Her exploration of metaphysics, of the self, and looking through the eyes of others, or rather, looking through the perception of others becomes even more prominent during her series “The Blind (1986)”. Calle asks visually impaired individuals to describe what beauty looks like to them. She photographs their face, taking full frame of the image in an unapologetic way, and photographs her perception of what they describe- presenting both images next to each other with their quote describing beauty. Sophie Calle’s work becomes the eyes of the blind of sorts, and her work takes the form of a synesthesia very much subject to the beholder. 

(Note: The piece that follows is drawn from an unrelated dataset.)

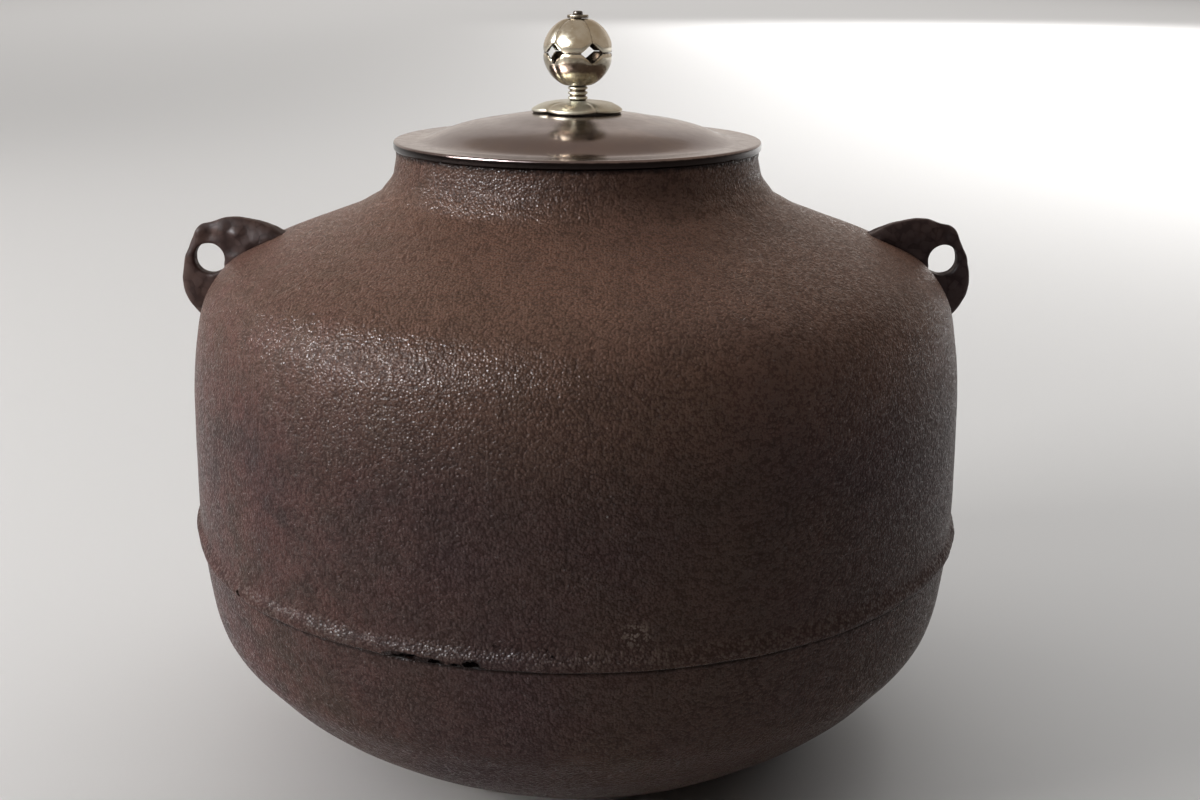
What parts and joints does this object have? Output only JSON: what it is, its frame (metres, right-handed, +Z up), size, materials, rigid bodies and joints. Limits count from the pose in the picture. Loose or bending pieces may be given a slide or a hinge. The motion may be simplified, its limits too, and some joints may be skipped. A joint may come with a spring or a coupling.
{
  "type": "tea kettle",
  "caption": "Round cast iron tea kettle with a low neck, sloping shoulder, waist ridge, ring lugs and a domed bronze lid whose openwork ball knob turns.",
  "frame": {"origin": "middle of the kettle's flat bottom, on the surface it stands on", "axes": "+Z up along the kettle's turning axis; the ring lugs lie on the X axis; the front faces -Y"},
  "size_m": [0.27, 0.2642, 0.2471],
  "materials": {
    "iron": "fine sandy skin with a brown lacquered patina and a trace of rust",
    "lug_iron": "smoother dark brown casting with worn edges",
    "seam_putty": "dull lacquer and iron powder",
    "lacquer": "black lacquer",
    "plate_iron": "dull forged iron",
    "lid_bronze": "polished purplish brown patina",
    "knob_metal": "polished pale brass",
    "pin_iron": "darkened iron"
  },
  "bodies": {
    "kettle": {"body_shell": "iron", "bottom_bowl": "iron", "seam_lacquer": "seam_putty", "right_lug": "lug_iron", "left_lug": "lug_iron", "singing_plates": "plate_iron", "plate_lacquer": "lacquer"},
    "lid": {"lid_plate": "lid_bronze", "lid_skirt": "lid_bronze"},
    "knob": {"knob_seat": "knob_metal", "knob_stem": "knob_metal", "ball_lower_half": "knob_metal", "ball_upper_half": "knob_metal", "top_washer": "knob_metal", "under_washer": "knob_metal", "knob_pin": "pin_iron"}
  },
  "joints": [
    {"name": "lid_lift", "type": "slide", "parent": "kettle", "child": "lid", "axis": [0, 0, 1], "range_m": [0, 0.08]},
    {"name": "knob_turn", "type": "hinge", "parent": "lid", "child": "knob", "pos_m": [0, 0, 0.2152], "axis": [0, 0, 1], "continuous": true}
  ]
}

Calle’s conceptual work and affinity towards exploring the anthropological themes of privacy, intimacy, identity, and metaphysics push boundaries of  the socially acceptable. She uses the medium of photography as merely a channel to push said boundaries and emphasize her conceptual work rather than to emphasize its formal properties or techniques. Through the placement of rigid rules she makes a game of life and the subjects of portrayal- emphasizing the very raw and very vulnerable state that prevails around every human interaction and action or inaction.

Works Cited

  1. Duguid, Hannah. “Up Close and (Too) Personal: A Sophie Calle Retrospective.” The Independent, Independent Digital News and Media, 23 Oct. 2011, www.independent.co.uk/arts-entertainment/art/features/up-close-and-too-personal-a-sophie-calle-retrospective-1809346.html.

  2. Jeffries, Stuart. “Sophie Calle: Stalker, Stripper, Sleeper, Spy.” The Guardian, Guardian News and Media, 23 Sept. 2009, www.theguardian.com/artanddesign/2009/sep/23/sophie-calle.

  3. Media Art Net. “Media Art Net: Calle, Sophie: L'Hotel.” Medien Kunst Netz, Media Art Net, 9 Mar. 2020, www.medienkunstnetz.de/works/hotel/.

  4. Schilling, Mary Kaye. “The Fertile Mind of Sophie Calle.” The New York Times, The New York Times, 10 Apr. 2017, www.nytimes.com/2017/04/10/t-magazine/sophie-calle-artist-cat-pregnant.html.

  5. Tate. “'The Hotel, Room 28', Sophie Calle, 1981.” Tate, 1 Jan. 1981, www.tate.org.uk/art/artworks/calle-the-hotel-room-28-p78301.